May TIF challenge sounded like this:
OK there is a few questions in the passage above but this month the challenge question is what do you call yourself and why?
Hopefully this will have everyone scratching their head but if you don’t like the challenge question you can elect to use the colour scheme instead.
The complete texte is here.
Yes, the question had me scratching my head. Thank you Sharon!
What do I call myself? Apart from a woman, I find the answer difficult. I'm certainly not an artist: although I need playing with needles and thread on a daily basis, I'm not as creative as I'd wished. And I don't think enough on what I do to call me an artist, not to mention the lack of technical skills. Textile art is a hobby, or a way to relax and to feel connected to other women of todays or of the past. Of today because this hobby lets me meet wonderful women, mainly in the cyberspace. Of the past, because we carry on techniques women have developped before us.
However, my job takes the greatest part of my time, and I like that job. But that's not a job that will save the humanity, just enable me to raise my kids properly and do a living.

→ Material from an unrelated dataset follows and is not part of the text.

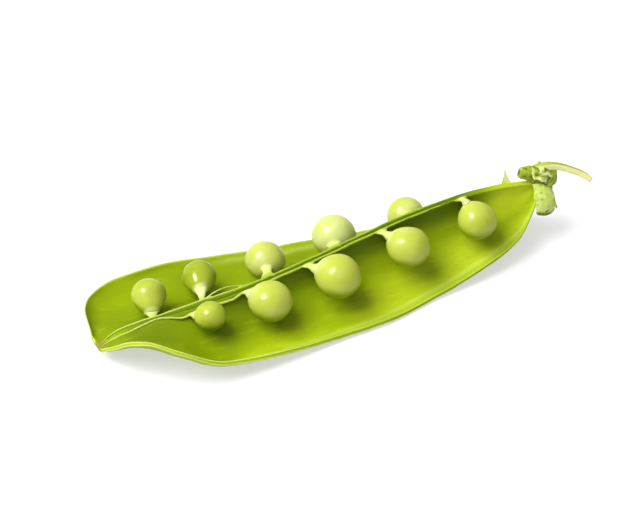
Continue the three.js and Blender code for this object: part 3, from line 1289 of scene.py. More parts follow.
    def _rim(self, inner: np.ndarray, before: np.ndarray, outer: np.ndarray) -> np.ndarray:
        """The cut rim between the lining's edge and the outer skin's edge.

        Args:
            inner: the lining's edge in each section.
            before: the lining's next points towards the ridge.
            outer: the outer skin's edge in each section.

        Returns:
            Points in each section, from inside to outside.
        """
        ahead = unit(inner - before)
        at = np.array(self.rim_at)[None, :, None]
        out = np.array(self.rim_out)[None, :, None]
        wall = np.linalg.norm(outer - inner, axis=-1)[:, None, None]
        return inner[:, None] * (1 - at) + outer[:, None] * at + ahead[:, None] * out * wall

    def _lap(self, shape: tuple[int, int], *parts: np.ndarray | float) -> np.ndarray:
        """Lays the values of the wall's strips end to end, all round each section.

        Args:
            shape: how many sections there are, and how many columns the lining has.
            parts: the values of the lining, the front rim, the outer skin and the back rim. Strips that
                aren't given are 0.

        Returns:
            The values by section and place round it.
        """
        sections, columns = shape
        counts = (columns, len(self.rim_at)) * 2
        filled = parts + (0.0,) * (len(counts) - len(parts))
        strips = [np.broadcast_to(part, (sections, count)) for part, count in zip(filled, counts)]
        return np.concatenate(strips, axis=1)

    def _marks(
        self, x: np.ndarray, over: np.ndarray, share: np.ndarray, crest: np.ndarray, dark: np.ndarray
    ) -> dict[str, np.ndarray]:
        """What the finish reads from the wall, apart from the dry tip.

        Args:
            x: the cross-sections.
            over: the lining's points.
            share: the share from ridge to rim of each of the lining's columns.
            crest: how much each column belongs to the ridge.
            dark: how deep it lies in the ridge's groove.

        Returns:
            The marks by name, each by section and place round it.
        """

        def lap(*parts: np.ndarray | float) -> np.ndarray:
            """Values all round each section."""
            return self._lap(over.shape[:2], *parts)

        def along(*spans: tuple[float, float]) -> np.ndarray:
            """How far a mark shows in each section, as a column."""
            return math.prod(ease(x, *span) for span in spans)[:, None]

        pale = np.array(self.rim_pale)
        green = self.rim_green * (1 - pale)
        inner_edge = 0.8 * ease(share, 0.985, 1.0)
        skin = 1 - 0.6 * ease(share[::-1], 0.9, 1.0)
        fade = self.rim_fade + (1 - self.rim_fade) * along(self.rim_pales)
        here = over[..., 0]
        band = ease(share, self.margin, self.margin + 0.02)[None, :] * ease(here, *self.band_begins)
        back = (np.arange(len(share)) < self.steps + 1).astype(float)
        # The dark line in the ridge's groove and the darkened ridge between the strands are painted shade.
        line = lap(dark) * along(*self.groove_shade_shows)
        ridge_shade = self.ridge_shade_strength * lap(crest) * along(*self.ridge_shade)
        # Painted shade in the fold under the ridge and in the hollows at the tip.
        shade = lap(sum(patch.over(here, share, back) for patch in self.painted_shades))
        edge = lap(inner_edge, pale, inner_edge, pale[::-1]) * fade
        return {
            "share": lap(share, 1.0, share[::-1], 1.0),
            "outer": lap(0.0, 0.0, skin) + 0.7 * lap(band),
            "edge": edge + 0.3 * lap(self._margin_line(here, share)),
            "crest": lap(crest, green, 0.0, green[::-1]) * along(self.crest_shows),
            # This mark carries all of that painted shade.
            "groove": np.maximum(np.maximum(line, ridge_shade), shade),
            # This mark carries the patches of painted light and shade.
            "painted_lighting": lap(sum(patch.over(here, share, back) for patch in self.painted_light_and_shade)),
        }

    def build(self, name: str = "pod_shell_wall") -> bpy.types.Object:
        """Draws the wall.

        Args:
            name: the piece's name.

        Returns:
            The piece.
        """
        x = self._spread()
        over, share, crest, dark = self._over(x)
        over = self._uneven(over, share)
        under = self._swollen(self._under(x))
        for sheet in (over, under):
            sheet[..., 0] -= self._belly(sheet)
        front_rim = self._rim(over[:, -1], over[:, -2], under[:, -1])
        back_rim = self._rim(over[:, 0], over[:, 1], under[:, 0])[:, ::-1]
        loops = np.concatenate([over, front_rim, under[:, ::-1], back_rim], axis=1)
        from_nub = np.linalg.norm(loops - np.array(self.nub), axis=-1)
        sections, size = loops.shape[:2]
        sketch = Sketch()
        sketch.add(loops, dry=ease(from_nub, 1.5, 0.6), **self._marks(x, over, share, crest, dark))
        sketch.skin(0, sections, size, flip=True)
        for first, last in ((0, False), ((sections - 1) * size, True)):
            self._close(sketch, first, len(share), len(self.rim_at), last)
        return sketch.make(name)

    @staticmethod
    def _close(sketch: Sketch, first: int, columns: int, rim: int, last: bool) -> None:
        """Closes one end of the wall with rungs from the lining to the outer skin.

        Args:
            sketch: the mesh.
            first: the end section's first point.
            columns: points across the lining.
            rim: points across one rim.
            last: true at the neck, false at the tip.
        """
        size = 2 * (columns + rim)
        under = first + columns + rim
        faces = []
        for i in range(columns - 1):
            faces.append((first + i, first + i + 1, under + columns - 2 - i, under + columns - 1 - i))
        faces.append(tuple(first + columns - 1 + i for i in range(rim + 2)))
        faces.append(tuple([first] + [first + size - 1 - i for i in range(rim + 1)])[::-1])
        sketch.faces.extend(face if not last else face[::-1] for face in faces)

    def dress(self, made: bpy.types.Object) -> None:
        """Finishes the wall and puts it in place of its solid."""
        fit(made, PodSkin().material(), "pod_shell")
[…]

Well, if I cannot put words on what I am, I certainly cannot represent those words with threads. It would have required a lot of thinking which I was not ready to make this month.
So I went for the second option, with those threads:
I found it was a good opportunity to try lock stitch as described by J. Beaney and J. Littejohn.
Lock stitch sampler, on silk, embroidered with fancy threads, wool, silk ribbon, matches.
My main problem has been the loop. I wanted to use this fabric, but it requires a loop. And to move the loop as I went on, twice for each layer of each colum. I saw one a square loop, and I wished I had one! But I definitely love this stitch. It is as verstile as they say.